There is no such thing as a typical foster carer. Like the children they look after, Foster Carers come from all sorts of different backgrounds, cultures, religions and age groups. We have single carers, couples, some with their own children, some without. What they have in common is a genuine desire to help support children through a difficult time in their lives.

There is no legal minimum age to become a Foster Carer although like most fostering teams, Brighton & Hove's policy is that you need to be over the age of 21. There is no maximum age to foster with us. If you are in good health, mentally and physically, all you need is the drive and energy to make a commitment and a difference.

No, you do not have to have any specific qualifications to become a Foster Carer as we offer a comprehensive training programme, including a three-day ‘Skills to Foster’ course. This training, and other mandatory training will take place as part of your assessment, and once you are approved there will be ongoing opportunities to widen your skill set through additional training.

If you already foster with an Independent Fostering Agency your assessment will be the same as for a new carer, but we are able to fast track some parts of your application.

In England, the law states that you can only have three children in a foster placement at one time, (although this does not apply to sibling groups). If a Foster Carer has more than three children placed, their local authority must agree to an exemption to the ‘usual fostering limit’ of three children.

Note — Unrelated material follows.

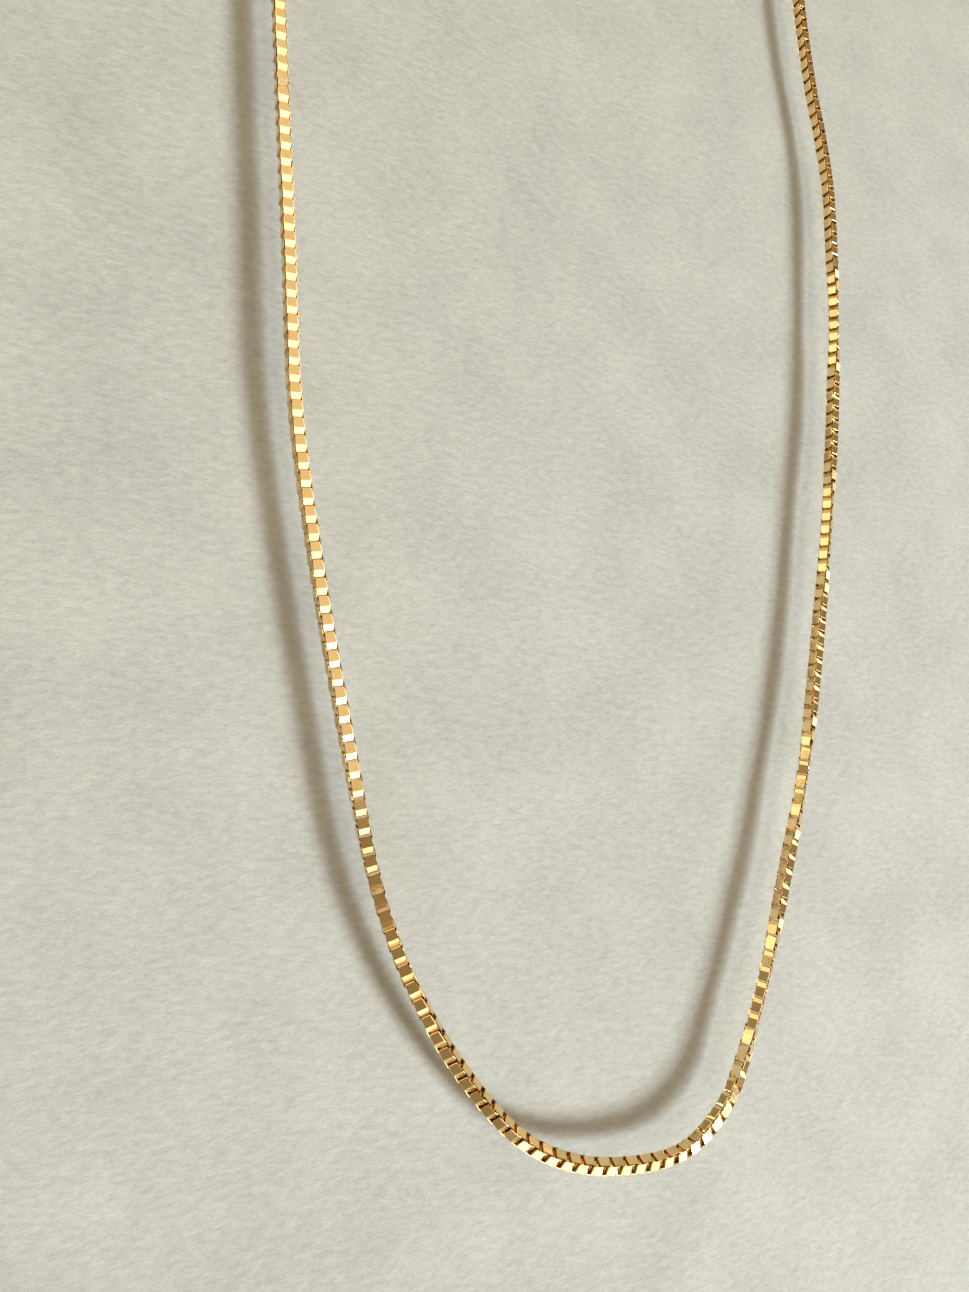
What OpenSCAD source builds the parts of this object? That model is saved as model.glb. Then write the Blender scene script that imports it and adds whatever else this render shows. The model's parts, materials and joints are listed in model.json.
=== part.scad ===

Fostering involves the whole family and will affect your children (if you have any). The children of Foster Carers play a key role in the fostering household and should be included in all stages of the fostering process.

It can be tough for children who find themselves sharing their parents with children who have led very different lives. However, many children also say that they have enjoyed sharing their home with foster children and learnt a lot from the experience. Read Louis and Hannah's story.

Your health will be considered when applying to foster and any long-term conditions are taken into account. The most important factor is whether you are physically and psychologically fit enough to cope with the demands of caring for a child – this may vary depending on the age of the children that you are approved for.

Having pets does not prevent you from fostering - in fact they can be an asset to a foster family. Your pets will be assessed as part of the assessment process, taking into their temperament and behaviour. As a pet owner, you will need to think about how you would feel and react if a child in your care was injured by your pet, or if one of your pets was injured by a child. Dogs have always been part of Daniel and Mark's fostering family and they play a valuable role in helping to settle the children they care for.

Becoming a foster carer does not have to mean giving up employment. It’s true that foster carers are expected to be available to care for children, support contact between a child and their family and to attend meetings, training and support groups, but depending on your circumstances, you can sometimes foster and continue to work flexible hours; it just may make a difference to the type of fostering that you can do. Visit our Working and Fostering page to find out more.

If you smoke you cannot foster a child under five or a child with disabilities.

If you have been convicted of an offence against children or an offence of a serious nature, then you cannot apply to become a Foster Carer. All applicants will undertake an Enhanced Disclosure and Barring Service (DBS) check.

There is no requirement to be a British citizen to be a Foster Carer in the UK. Children from a wide range of backgrounds need foster families and there is a need for foster families from all walks of life. You must have ‘leave to remain’ in the UK if you are a thinking of becoming a Foster Carer. Please visit the UK government website for more details. In general, you cannot apply to become a Foster Carer with a UK-based fostering service if you are living outside of the UK. There are exeptions to this including Family & Friends Foster Carers and British Armed Forces families who are posted overseas. You may wish to apply to become a Foster Carer in the country in which you are resident. Please visit the International Foster Care Organisation (IFCO) website for more information. 

For a large number of children in foster care, English is not their first language. It can be helpful for them to be placed in a household where their first language is spoken but it is not essential. You will need an adequate level of spoken and written English to be able to communicate with professionals, support children’s education and to keep records. If you have any particular communication needs, the fostering team are happy to discuss this with you.